If you use the default nutch script i would set a
NUTCH_HEAPSIZE of 2000. That generally works for me
and i have over 100 million urls in db and generally
10 million urls per segment/index.

-byron

--- smith learner <[EMAIL PROTECTED]> wrote:
> Thanks for your reply. But I guess this solution
> doesn't work for me. Actually, I didn't use this
> parameter (I removed it from nutch script). 
> 
> BTW: My RAM is 4G. I use redhat. kernel is
> 2.4.20-31.9bigmem.
> 
>   Have you ever got the out of memory exception when
> you used nutch to crawl millions of website?
> 
> Regards,
> 
> Jack.
> 
> 
> --- cao yuzhong <[EMAIL PROTECTED]> wrote:
> > Changing the JVM parameter -Xmx may help you.
> > 
> > >From: smith learner <[EMAIL PROTECTED]>
> > >Reply-To: nutch-user@incubator.apache.org
> > >To: nutch-user@incubator.apache.org
> > >Subject: out of memory exception.
> > >Date: Fri, 22 Apr 2005 12:44:04 -0700 (PDT)
> > >
> > >I used nutch0.6 to crawl a million websites. When
> > it
> > >fetched around 2.5 million web pages, it always
> > throws
> > >out of memory exception. I catched the exception,
> > and
> > >tried to print out the stack trace, somehow, it
> > just
> > >print out
> > >
> > >Exception in thread "main"
> > java.lang.OutOfMemoryError:
> > >Java heap space
> > >
> > >the strange thing here is when I use 0.5 nutch
> > >version. it could fetch more than 7 million web
> > pages.
> > >
> > >I don't know what happens there? Can anybody shed
> > >light on this.
> > >
> > >Thanks in advance!
> > >
> > >Regards,
> > >
> > >smith.
> > >
> > >
> > >
> > >
> > >
> > >
> > >
> > >__________________________________
> > >Do you Yahoo!?
> > >Yahoo! Mail - You care about security. So do we.

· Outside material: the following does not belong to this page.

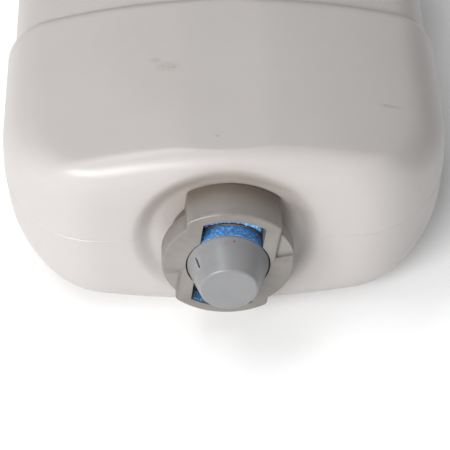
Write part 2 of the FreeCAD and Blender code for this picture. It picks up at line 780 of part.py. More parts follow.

> > >http://promotions.yahoo.com/new_mail
> > 
> > 
> > 
> > 
> >
>
-------------------------------------------------------
> > SF email is sponsored by - The IT Product Guide
> > Read honest & candid reviews on hundreds of IT
> > Products from real users.
> > Discover which products truly live up to the hype.
> > Start reading now.
> >
>
http://ads.osdn.com/?ad_id=6595&alloc_id=14396&op=click
> > _______________________________________________
> > Nutch-general mailing list
> > Nutch-general@lists.sourceforge.net
> >
>
https://lists.sourceforge.net/lists/listinfo/nutch-general
> > 
> 
> 
>               
> __________________________________ 
> Do you Yahoo!?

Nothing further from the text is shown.